I watched it obsessively, as much from fascination as from wanting to discover exactly how my soon-to-be-adopted country worked.
And one of the highlights of that time was when proceedings of the Senate Judiciary and -Foreign Relations Committees came on. I knew hardly anything about the judicial stuff, but more than a little of world politics. A common speaker was Sen. Joe Biden, about whom I knew nothing, and as I watched more and more of his appearances and his speeches and questions, I soon realized that this was the most stupid man I’d ever seen on TV. When he was reading from a prepared speech, Biden was fine: articulate, witty and engaging. As soon as he wandered off-script, and especially when he was interrogating witnesses appearing in the Senate, his stupidity and ignorance were always in evidence. What he said sounded plausible and in keeping with his speeches; but the substance of what he said was vacuous, ill-informed and often devoid of any kind of logic, let alone rhetoric. I actually started to cringe whenever he was handed the microphone because I thought that surely, surely he would embarrass himself. And he did, constantly — but he never once realized that he had. (In this regard, Biden was very similar to how Socialist Rep. Ocasio-Cortez is today, incidentally — and he’s only better than she is now because of his many years’ experience in politics.)

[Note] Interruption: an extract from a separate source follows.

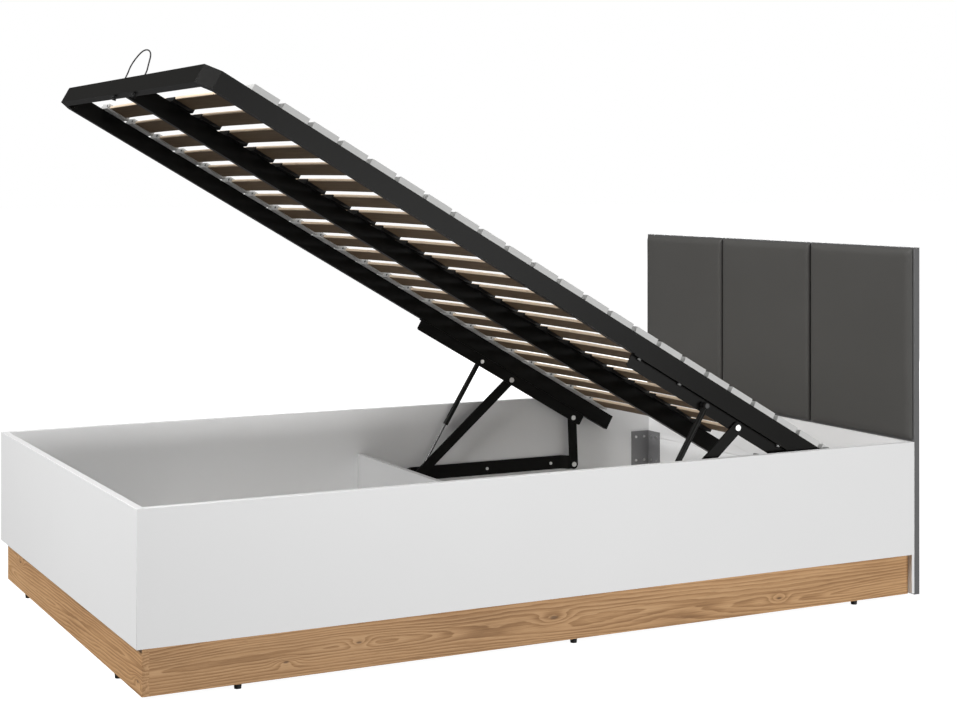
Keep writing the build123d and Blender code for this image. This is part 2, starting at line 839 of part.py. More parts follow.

When Biden ran for president back in 1988, I actually had an outside opportunity to work for the outfit handling his polling in Texas (Longtime Readers may recall that I was a researcher back then). I turned it down because I couldn’t face the thought of working for this guy, no matter how peripherally.
Given all the above, I was perhaps the only man in America who was unsurprised when the equally-vacuous Barack Obama chose Biden as his VP — anyone brighter would have shown up Obama’s intellectual vapidity, and Biden’s superficially-plausible-but-intellectually-empty speechmaking was on a par with the future president’s.
So I don’t care about all the current brouhaha surrounding Biden’s current presidential prospects: his fondling of women, his political platform (such as it is), or his age. I do care that we only recently emerged from eight years of a stupid president (Obama), and I have no wish to be subjected to the same weapons-grade presidential stupidity all over again.